▶ **Given exercise**: Report, as a bare number, how many lines contain the string "from".

▶ **Information provided**:
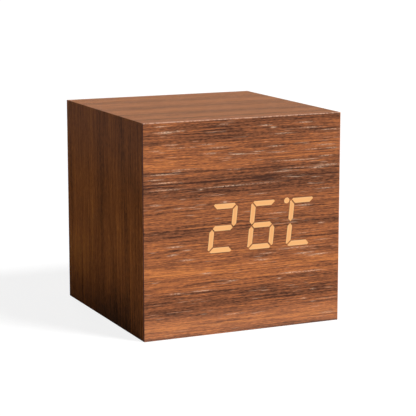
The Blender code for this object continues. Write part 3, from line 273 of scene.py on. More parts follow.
# Colours, sRGB from 0 to 255
WOOD_TONES = ((76, 46, 34), (118, 72, 48), (154, 93, 60), (184, 110, 66), (212, 132, 74))
TOP_TONES = ((84, 54, 37), (123, 79, 51), (149, 97, 62), (166, 106, 66), (182, 118, 72))
SIDE_TONES = ((72, 43, 24), (116, 68, 36), (152, 89, 46), (178, 106, 52), (202, 125, 60))
FLECK = (244, 204, 172)
FIBREBOARD_TONES = ((118, 88, 58), (150, 116, 80), (172, 138, 100))
# the front's top edge: pale worn veneer and a painted highlight
PALE_EDGE_WEAR_AND_HIGHLIGHT = (222, 176, 150)
# a painted highlight along the front's right edge, which faces the lamp
PAINTED_EDGE_HIGHLIGHT = (206, 128, 76)
# painted shade along the front's left edge, on the shaded side
PAINTED_EDGE_SHADE = (72, 24, 6)
DULL_FOOT = (196, 150, 126)
# the colour of the painted cool sheen high on the side walls
PAINTED_COOL_SHEEN = (115, 106, 114)
PINE_TONES = ((150, 112, 70), (176, 140, 94), (200, 166, 118), (216, 184, 138), (226, 198, 156))
LIT_MIDDLE = (247, 181, 115)
LIT_UPRIGHT = (242, 173, 107)
LIT_RIM = (250, 191, 129)
# painted shade in the glow, at the edges of the bars and where two bars meet
PAINTED_BAR_SHADE = (92, 52, 34)
MILKY = (226, 222, 208)
BLACK = (26, 26, 27)
IVORY = (222, 220, 212)
MASK_GREEN = (24, 78, 48)
TRACE_GREEN = (52, 116, 72)
STEEL = (176, 176, 178)
NICKEL = (198, 194, 184)
EPOXY = (30, 30, 32)
JACKET = (34, 92, 104)
JACKET_BAND = (206, 208, 206)
RED = (170, 28, 24)
DARK = (22, 22, 22)
GREY = (128, 130, 134)
MARKING = (206, 206, 204)

# The front's broad bands: height above the ground, place from the middle, reach up and along, and
# how much brighter or darker the wood is there
FRONT_BANDS = (
    (61, 8, 0.9, 32, -0.2), (61.4, 26, 1.2, 14, -0.16), (58.4, -4, 2.2, 30, -0.16),
    (57.5, 24, 0.5, 7, -0.2), (51.2, -25, 2.2, 16, 0.15), (49.6, -29, 1.2, 7, 0.16),
    (52, 18, 1.5, 12, 0.08), (43.9, 2, 3.3, 90, -0.2), (45.4, 16, 1.4, 18, -0.1),
    (42.2, -28, 1, 6, -0.12), (41.6, -5.5, 0.8, 8, -0.14), (44.4, 8.5, 0.9, 9, -0.16),
    (41.9, 24, 1.5, 9, -0.12), (36, -10, 3, 24, 0.04), (31.3, 0, 1.3, 60, -0.16),
    (30.6, -26, 1, 10, -0.14), (31.2, 24, 1.1, 11, -0.25), (31, 4, 0.9, 8, -0.08),
    (27.2, -16, 1.6, 30, 0.08), (22.9, -19.5, 1.1, 5, -0.12), (22.8, 7.5, 1.2, 7, -0.14),
    (19.5, 0, 1.8, 80, 0.17), (19.4, -24, 1.1, 13, 0.16), (21, 20, 0.8, 13, 0.1),
    (15.4, -16, 1.4, 20, 0.06), (10.6, 2, 2.8, 90, -0.22), (15.2, 4, 1.2, 70, 0.08),
    (5, 18, 1.4, 18, 0.1), (13.2, -24, 1, 14, 0.1), (47.2, 5, 1, 70, -0.05),
    (41.5, -10, 1.2, 22, -0.08), (23, 0, 1, 60, 0.1), (17.4, -24, 0.8, 12, 0.1),
    (9.6, 14, 1.2, 14, -0.06), (7.4, -14, 1.2, 22, -0.12), (7, -22, 0.5, 5, -0.14),
    (3.6, 6, 2.2, 80, 0.19), (0.1, 0, 0.3, 80, -0.35), (61.6, -26, 0.5, 8, 0.22),
    (59, -23, 1, 8, -0.11), (56.6, 22, 1, 10, 0.09), (50.8, 20, 1, 10, 0.09),
    (48.4, -6, 1.6, 12, 0.09), (44.6, -22, 1.8, 9, 0.11), (36, -24, 2, 9, 0.1),
    (26, 22, 1.6, 10, 0.13), (25.2, 2, 0.9, 9, 0.08), (22.8, 22, 0.9, 11, -0.15),
    (11.8, 6, 1, 22, -0.13), (9, -22, 1, 10, 0.12), (1.2, 20, 0.8, 12, 0.14),
)

# Its thin dark lines, then its pale flecks: height, place, reach each way, and strength
FRONT_LINES = (
    (60, -10, 6, 0.5), (59, -6, 9, 0.7), (58.3, -27, 6, 0.6), (58.2, -8, 11, 0.7),
    (57.3, -9, 11, 0.6), (56.6, -4, 11, 0.6), (55.7, -2, 9, 0.5), (55.6, -29, 3, 0.4),
    (53.5, -11, 7, 0.5), (52.2, -29, 4, 0.4), (47.7, -20, 8, 0.7), (44.4, -20, 14, 0.6),
    (41.2, -8, 12, 0.4), (40.6, -18, 7, 0.4), (59.1, 25, 6, 0.6), (57.6, 26, 6, 0.5),
    (55.5, 14, 4, 0.5), (53.9, 24.5, 3.5, 0.5), (47.2, 3, 5, 0.4), (44.8, 6.5, 4, 0.6),
    (43.9, 7.5, 3, 0.6), (45.6, 27, 4, 0.7), (44.4, 24, 8, 0.5), (29.4, -21, 10, 0.6),
    (28.7, -29, 3, 0.6), (27.9, -17.5, 4, 0.5), (25.5, -21.4, 2, 0.7), (20.7, -22, 1.5, 0.6),
    (16.8, -25, 6, 0.6), (14, -4, 8, 0.5), (3.7, -8, 8, 0.7), (6.8, -21, 4, 0.5),
    (18.7, 10, 6, 0.5), (18.3, 26, 5, 0.8), (26.2, 24, 8, 0.8), (20.4, 14, 3, 0.5),
    (22.6, 26, 5, 0.5), (9, 14, 4, 0.5), (6.4, 25, 4, 0.5), (3.9, 16, 4, 0.5),
)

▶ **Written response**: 3